Al regresar a la corte y relatar lo ocurrido, el embajador fue ejecutado por orden de su propio rey. Goldsworthy señala, como a lo largo de toda la obra, la posibilidad de que muchas de estas anécdotas sean falsas —en este caso los tradicionalistas autores romanos pretenderían demostrar el supuesto despotismo de los monarcas orientales—.
A partir de ahí arrancó un vínculo marcado por las suspicacias, acuerdos de paz efímeros y conflictos limitados en objetivos y en alcance. Ninguno de los dos bandos, apunta el doctor en Historia Antigua en el St John’s College de la Universidad de Oxford, planteó ataques a las tierras del otro con el fin de destruirlo —los mayores desafíos los dirigieron el emperador Trajano y el rey Corsroes II a principios del siglo VII— o retener sus dominios, salvo ciudades fronterizas. "Hubo gloria y humillación en ambos bandos, sin que ninguno se asegurase una ventaja lo suficientemente decisiva como para dominar al otro de forma permanente, y mucho menos para proceder a su conquista o destrucción", escribe el investigador.

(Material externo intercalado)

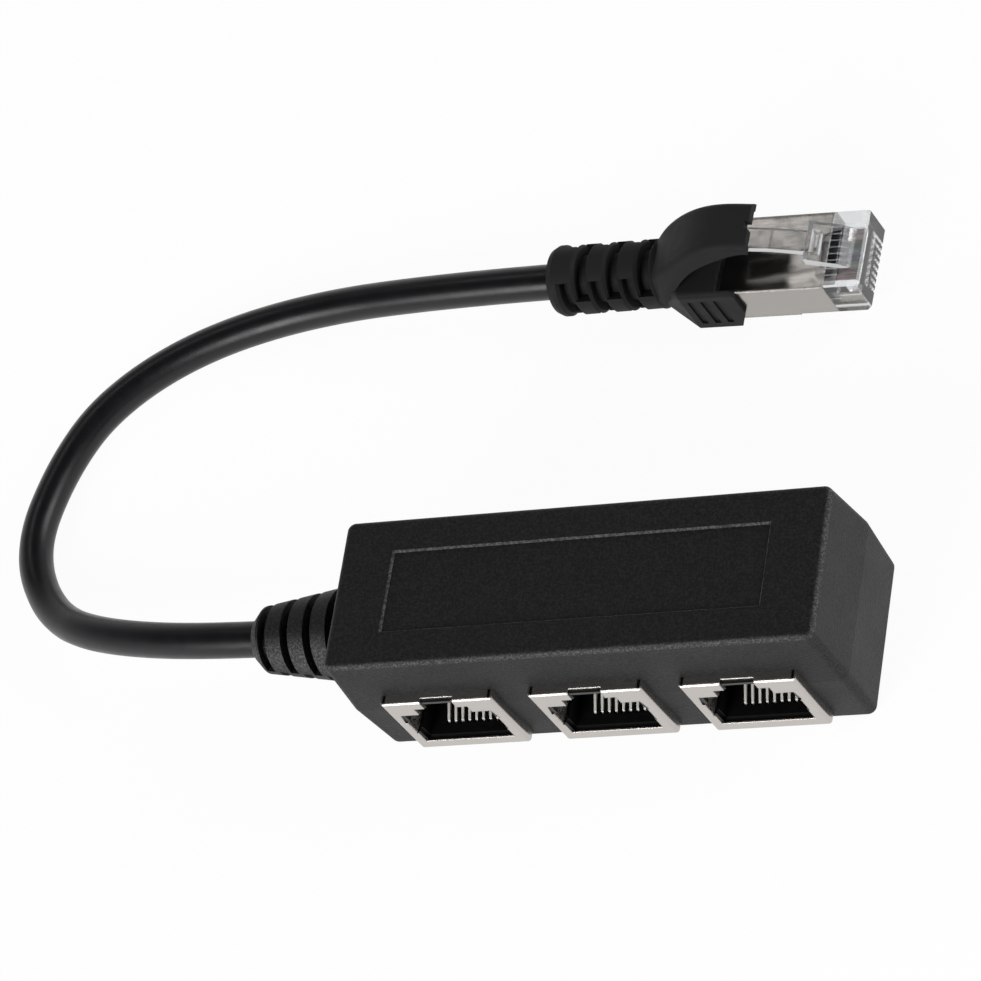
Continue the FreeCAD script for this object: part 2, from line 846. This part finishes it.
jacket_room = outline(
    clear,
    "jacket_room",
    "YZ_Plane",
    centred("jacket_bore + 2.4", "-sheet - 0.45 - jacket_bore", "-sheet - 0.45"),
    "-jacket_stop",
)
pocket(clear, "jacket_cavity", jacket_room, "plug_length - jacket_stop + 1", "0.01")
guide_room = outline(
    clear,
    "guide_room",
    "YZ_Plane",
    centred("guide_width + 2 * slip", "-wire_line - guide_height / 2 - slip", "-wire_line + guide_height / 2 + slip"),
    "-(guide_back - guide_length)",
)
pocket(clear, "guide_cavity", guide_room, "jacket_stop - guide_back + guide_length + 0.1")
wire_room = outline(
    clear,
    "wire_room",
    "YZ_Plane",
    centred(
        f"{CONTACTS - 1} * contact_pitch + wire_diameter + 2 * slip",
        "-wire_line - wire_diameter / 2 - slip",
        "-wire_line + wire_diameter / 2 + slip",
    ),
    "-blade_back + 0.3",
)
pocket(clear, "wire_row_cavity", wire_room, "guide_back - guide_length - blade_back + 0.5")
blade_room = outline(
    clear,
    "blade_room",
    "YZ_Plane",
    rectangle(
        f"-({CONTACTS - 1} * contact_pitch + blade_slot) / 2",
        "-plug_height - 1",
        f"-({CONTACTS - 1} * contact_pitch - blade_slot) / 2",
        "-wire_line",
    ),
    "1",
)
blade_slot = pocket(clear, "blade_slot", blade_room, "blade_back + blade_length + 1 + slip")
repeat(clear, "blade_slots", [blade_slot], "Y_Axis", CONTACTS, "contact_pitch")
latch_wide = outline(
    clear,
    "latch_wide",
    "XZ_Plane",
    [
        ("-latch_root", "-0.1"),
        ("-latch_root - 1.5", "1.1"),
        ("-latch_shoulder", "latch_shoulder_rise + latch_step / 2"),
        ("-latch_shoulder", "latch_shoulder_rise - latch_step / 2"),
        ("-latch_root - 2.2", "0.25"),
        ("-latch_root - 1.6", "-0.1"),
    ],
)
pad(clear, "latch_head", latch_wide, "latch_width / 2", "latch_width / 2")
latch_narrow = outline(
    clear,
    "latch_narrow",
    "XZ_Plane",
    [
        ("-latch_shoulder + 0.8", "latch_shoulder_rise - latch_step / 2 - 0.1"),
        ("-latch_shoulder + 0.8", "latch_shoulder_rise + latch_sheet / 4"),
        ("-latch_knee", "latch_knee_rise"),
        ("-latch_tip", "latch_tip_rise"),
        ("-latch_tip", "latch_tip_rise - latch_sheet"),
        ("-latch_knee", "latch_knee_rise - latch_sheet"),
    ],
)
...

En las conclusiones, Goldsworthy se pregunta si la rivalidad entre romanos y partos-sasánidas fue perjudicial a la larga para ambas partes y si desempeñó un papel significativo en la erosión de sus fuerzas, haciéndolas vulnerables finalmente al nuevo enemigo árabe. "Los imperios hacían demostraciones, rivalizaban y, a veces, llegaban al conflicto abierto hasta que ambos consideraban que se había producido un equilibrio aceptable. No hay indicios de que el coste de mantener una paz armada contra el otro —y contra rivales menores en otras fronteras— supusiese a la larga una carga demasiado pesada para las finanzas y los recursos de ninguno de los dos imperios", responde.
Y añade: "Aunque resulta difícil demostrar que esta rivalidad benefició a ambos imperios y contribuyó a su éxito y longevidad, no parece haber sido, ciertamente, una fuente importante de debilidad". Roma y Partia-Persia, una relación (desconocida) como no hubo otra en la Antigüedad.